Born on 9 March 1896, Ingram was a bank clerk with the Union Bank of Australia in Taneatua, near Whakatane. He enlisted in the New Zealand Expeditionary Force in January 1917, aged 20.
After training in England and France, he joined his unit as part of the Wellington Infantry Regiment and moved into Belgium.
On 4 October 1917, Ingram’s battalion took part in the Battle of Broodseinde at Passchendaele.
The objective was to clear the Germans from the surrounding ridges – making it possible for the capture of Passchendaele Ridge – and denying the Germans the dominant high ground.
The New Zealand Division was tasked with capturing Gravenstafel Spur, and on the morning of 4 October, Ingram was ready to attack.
It was a relief when at long last, in the light of bursting shells and glow of the Verey lights as they soared over No-man’s-land, we were stirred and mustered into order for the attack.
It was a wet bleak morning and a cold wind was blowing from across No-man’s-land, bringing with it the stench of the dead and a message of death.
Shiveringly we formed up in line of sections and at six o’clock to the second our artillery barrage came down with a roar of thunder, and off we moved.
The attack had commenced – now for it!
As Ingram and his fellow soldiers made their way forward, he described the difficult load that the soldiers bore.
Heavily laden, carrying rations, rifle, entrenching tools, shovels, bombs, extra panniers of ammunition and box respirator, we advance, skirting the edges of water-logged shell holes under a rain of bursting shells and spitting bullets.
As they advanced across open ground, the Germans opened up.
Their machine guns rattle out their message of death and their whole artillery vomits forth its message of hate as it lays down the counter-barrage – a curtain of flame, mutilation and death, lashing the earth with its fury, through which we must pass before we can come to grips with the Hun.
Ingram and his battalion made it forward and met their first objective.
A large pill-box appears immediately before us and a rain of bullets lashes the air all around. Down we flop into a shell-hole, the Lewis Gun is set on the brink and we get into action in earnest. We have made contact with the enemy infantry at last. As fast as the drums of ammunition are used up we refill and hand to the number two of the gun who clamps them on and hands back the empty, while number one peppers away at the loophole of the pill-box.
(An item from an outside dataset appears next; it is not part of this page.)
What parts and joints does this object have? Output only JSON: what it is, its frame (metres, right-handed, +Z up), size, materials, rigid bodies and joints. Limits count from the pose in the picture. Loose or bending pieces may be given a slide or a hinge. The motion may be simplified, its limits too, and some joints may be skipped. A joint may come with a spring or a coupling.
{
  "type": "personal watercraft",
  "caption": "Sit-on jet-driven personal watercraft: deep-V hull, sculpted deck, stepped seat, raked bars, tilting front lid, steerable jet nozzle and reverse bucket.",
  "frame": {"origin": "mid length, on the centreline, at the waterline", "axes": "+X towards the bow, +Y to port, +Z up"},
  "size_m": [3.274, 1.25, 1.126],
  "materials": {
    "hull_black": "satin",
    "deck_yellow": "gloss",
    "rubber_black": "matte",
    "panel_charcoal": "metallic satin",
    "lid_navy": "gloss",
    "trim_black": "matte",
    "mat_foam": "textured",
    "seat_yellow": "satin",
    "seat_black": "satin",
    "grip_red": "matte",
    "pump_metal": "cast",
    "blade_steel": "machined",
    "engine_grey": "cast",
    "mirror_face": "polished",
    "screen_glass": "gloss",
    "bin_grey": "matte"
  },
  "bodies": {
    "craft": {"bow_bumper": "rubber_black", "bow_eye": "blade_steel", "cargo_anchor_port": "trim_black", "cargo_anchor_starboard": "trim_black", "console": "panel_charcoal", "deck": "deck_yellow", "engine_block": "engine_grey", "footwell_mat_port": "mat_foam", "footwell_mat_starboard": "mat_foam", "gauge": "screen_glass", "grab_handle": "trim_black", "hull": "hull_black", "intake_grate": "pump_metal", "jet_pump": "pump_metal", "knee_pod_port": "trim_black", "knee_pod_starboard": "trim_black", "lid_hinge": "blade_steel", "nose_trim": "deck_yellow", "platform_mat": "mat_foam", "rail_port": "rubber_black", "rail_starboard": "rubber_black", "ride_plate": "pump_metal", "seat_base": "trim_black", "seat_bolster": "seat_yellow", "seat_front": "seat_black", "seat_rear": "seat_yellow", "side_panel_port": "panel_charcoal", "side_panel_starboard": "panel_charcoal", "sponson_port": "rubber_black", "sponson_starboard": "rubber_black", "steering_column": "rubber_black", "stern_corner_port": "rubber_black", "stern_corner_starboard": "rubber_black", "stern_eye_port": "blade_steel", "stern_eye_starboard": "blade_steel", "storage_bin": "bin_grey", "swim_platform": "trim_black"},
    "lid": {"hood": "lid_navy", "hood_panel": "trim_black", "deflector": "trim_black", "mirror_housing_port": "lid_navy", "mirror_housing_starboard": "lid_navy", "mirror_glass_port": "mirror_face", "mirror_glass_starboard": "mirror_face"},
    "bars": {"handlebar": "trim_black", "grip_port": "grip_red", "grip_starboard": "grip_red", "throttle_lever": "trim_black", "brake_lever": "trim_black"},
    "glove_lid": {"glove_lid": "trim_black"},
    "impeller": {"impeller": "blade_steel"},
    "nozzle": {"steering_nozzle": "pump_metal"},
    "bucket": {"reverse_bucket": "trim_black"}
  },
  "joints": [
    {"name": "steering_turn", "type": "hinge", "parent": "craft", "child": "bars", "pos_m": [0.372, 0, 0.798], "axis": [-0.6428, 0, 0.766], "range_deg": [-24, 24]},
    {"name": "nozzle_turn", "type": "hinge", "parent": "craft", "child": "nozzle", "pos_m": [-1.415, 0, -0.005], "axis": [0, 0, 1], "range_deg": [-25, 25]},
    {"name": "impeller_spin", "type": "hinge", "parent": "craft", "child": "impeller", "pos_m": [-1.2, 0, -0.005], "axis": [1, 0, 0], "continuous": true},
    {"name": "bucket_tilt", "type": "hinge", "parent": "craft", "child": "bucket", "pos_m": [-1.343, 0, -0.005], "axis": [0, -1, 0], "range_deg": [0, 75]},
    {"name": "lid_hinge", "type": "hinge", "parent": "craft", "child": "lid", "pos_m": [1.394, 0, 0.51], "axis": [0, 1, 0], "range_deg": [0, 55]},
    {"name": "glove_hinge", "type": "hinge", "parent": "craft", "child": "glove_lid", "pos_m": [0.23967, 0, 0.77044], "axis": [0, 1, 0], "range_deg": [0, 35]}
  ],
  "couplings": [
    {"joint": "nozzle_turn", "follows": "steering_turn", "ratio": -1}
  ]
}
While Ingram and other machine gunners provided covering and direct fire, soldiers worked their way around the flanks of the pillbox and threw bombs into the rear doorway, successfully taking it out.
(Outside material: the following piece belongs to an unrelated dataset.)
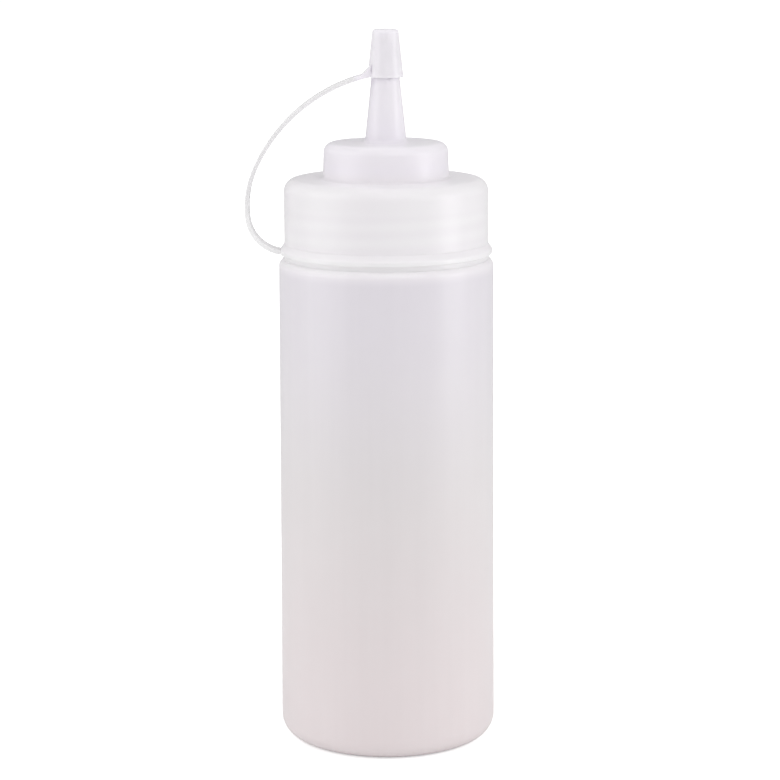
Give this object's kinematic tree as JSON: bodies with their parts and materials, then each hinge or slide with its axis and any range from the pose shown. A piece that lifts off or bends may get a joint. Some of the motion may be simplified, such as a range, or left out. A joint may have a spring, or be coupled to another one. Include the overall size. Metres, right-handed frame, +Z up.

Ingram advanced past the silent pillbox, only to be caught in a counter-artillery barrage from the Germans. Thinking he was hit, he jumped into a shell crater to inspect his wound.
I discover that the solid brass buckle of my box respirator shoulder strap is bent almost double and my tunic at the top of the shoulder is cut clean through to my shirt. An escape! Whatever hit me first struck the heavy buckle which deflected the missile at an angle over my shoulder. What a nice Blighty wound it would have been!
Miraculously, Ingram had survived. Reaching Gravenstafel Spur, the attack had been a success.
The Huns can be seen running to the pill-boxes or over the crest of the ridge, while here and there from our side a machine gun barks furiously at them. If we were still at full strength and freshly organised nothing could stop us from continuing – right up the Passchendaele itself, but, alas, we are now but a skeleton of the force that started forth at six a.m. and are dead-tired and thirsty.
By the end of that day, the New Zealanders had taken all their objectives. They had captured 1,100 prisoners and 60 machine guns, but at a cost of 1,700 casualties, including 350 killed.
Ingram’s day was not yet over, and he helped tend to the mass of wounded, strewn around the battlefield.
On reaching the aid post we put a poor fellow who had been shot through the lungs - a gory mess of exuded and vomited blood - onto our stretcher and hoisting it to our shoulders, started rearwards for the dressing station from whence we had been sent. Unencumbered as we were, the going out taxed our strength, but the return, with our burden, was the limit.
Neil Ingram survived the war, returning to New Zealand on the Waimana in June 1919. He died in 1976, aged 80.